Vancouver was the setting for the second Canadian Operation Rescue. On December 15, more than 100 rescuers blocked the entrances to the Everywoman’s Health Clinic, Vancouver’s first freestanding abortuary recently opened at 44th and Victoria Drive.

The rescuers followed the now standard practice of every Operation Rescue: they blocked the three entrances to the abortuary and then passed the time quietly in prayer and singing.  When asked by police to move they refused and went limp as they were lifted on to stretchers for a trip to the paddy wagon.  73 rescuers were arrested and the abortuary was kept closed for six hours that day.

Operation Rescue began in the United States in November 1987 as an organized response to the sporadic rescues and sit-ins at abortuaries that had taken place for many years.  Directed by evangelical clergyman, Randall Terry, Operation Rescue now counts the number of rescues in the hundreds and more than 9,000 people have been arrested.  Operation Rescue has been a major advance for the pro-life movement as it has attracted the active participation of many Christians who had previously not been involved.

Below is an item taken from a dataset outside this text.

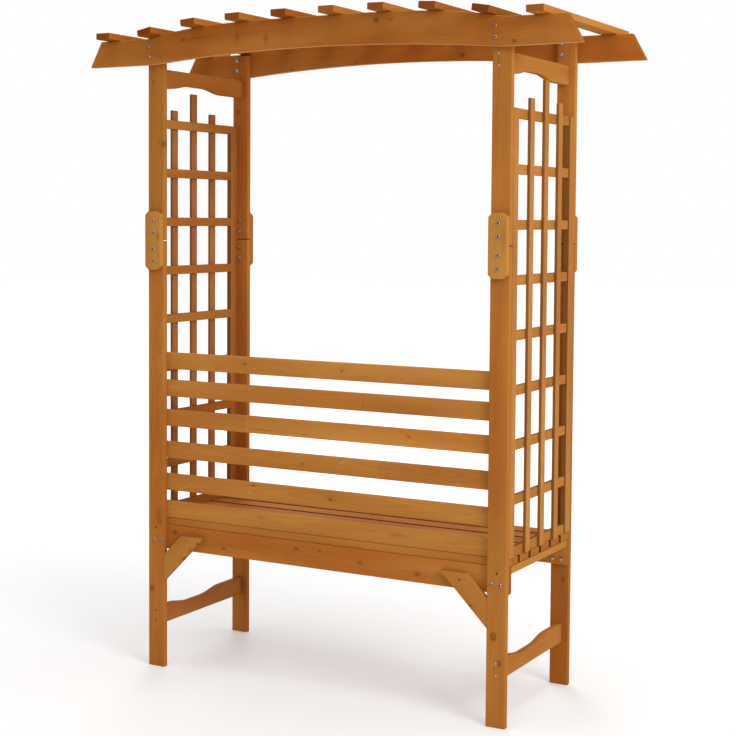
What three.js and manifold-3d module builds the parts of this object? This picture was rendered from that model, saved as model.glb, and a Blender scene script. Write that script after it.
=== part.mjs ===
// Arbour seat of stained softwood: a bench for two or three people under a slatted roof, with a
// slatted backrest, a trellis at each end and four posts that are spliced at mid height.
//
// Lengths are in millimetres. X runs along the bench, Y from the backrest (rear) to the open
// front, Z up. The origin lies on the ground, in the middle of the object's box. Left is -X.

import * as THREE from 'three';
import { mergeVertices } from 'three/addons/utils/BufferGeometryUtils.js';
import Module from 'manifold-3d';

const wasm = await Module();
wasm.setup();

// Overall frame
const frameLength = 1240; // over the outer edges of the posts
const frameDepth = 488; // over the outer faces of the posts

// Posts, each of two lengths with a plate bolted over the joint
const postWidth = 59;
const postThickness = 19;
const postJointHeight = 1354;
const postJointGap = 2;
const postTopDrop = 6; // below the level ends of the roof beams
const spliceHeight = 184;
const spliceThickness = 19;
const spliceCorner = 12;

// Roof beams
const beamOverhang = 213; // of the underside beyond the posts
const beamThickness = 21;
const beamUnderside = 1900; // height of the level ends
const beamEndDepth = 80;
const beamEndCut = 44; // how far each end slants in towards the top
const beamTopRise = 36.5;
const beamTopArchInset = 10; // of the raised part of the top edge from the posts' outer edges
const beamTopFullness = 3.5; // 2 is a plain parabola, more is flatter in the middle
const beamLowerRise = 28;
const archSteps = 24;

// Roof slats
const roofSlatCount = 10;
const roofSlatWidth = 52;
const roofSlatThickness = 19.5;
const roofSlatLeftMargin = 21; // from the beam's upper left corner to the first slat
const roofSlatRightMargin = 47;
const roofSlatRearOverhang = 52; // beyond the rear beam
const roofSlatFrontOverhang = 86;
const roofSlatSeat = 0.3; // play between a tilted slat and the arched edge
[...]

In Vancouver, among those arrested was Father Vincent Hawkswell, editor of the archdiocesan weekly the B.C. Catholic.  Father Hawkswell said it had been difficult to make the decision to join the rescue, but that he would do it again to save lives.

“Now I have no hesitation,” he said.  “We can’t have people deciding whether or not to kill their babies any more than we can have them choosing which side of the road to drive on.”

Following the rescue, Archbishop James F. Carney issued a stinging statement, supporting the rescuers and criticizing the arrests.  Archbishop Carney is the first Canadian Roman Catholic leader to publicly support Operation Rescue, his remarks are as follows:

“Surely, the foundations of a free society are crumbling when police are called to a building where the destruction of human life is being carried out on a large scale, and the persons being carted off to jail are not the perpetrators of the killing, but the people who are protesting the killing.

“The police were performing their duty in arresting the protesters.  The frightening danger is the situation is that apparently Canadians want this to be the duty of the police.

“Forty-five years ago Canadians couldn’t have imagined the legal existence of the present abortion clinics.  Nor would they have been able to envision that apparently peaceful resistance could ever be considered a greater offense than the destruction that goes on in these so-termed “clinics.”

“There are times, there are situations when persons of right conscience conclude that peaceful resistance is justified.  Provided their protests are peaceful and properly motivated, the protesters should be seen as conscientious objectors against the destruction of human life, and thus as defenders of the highest human values.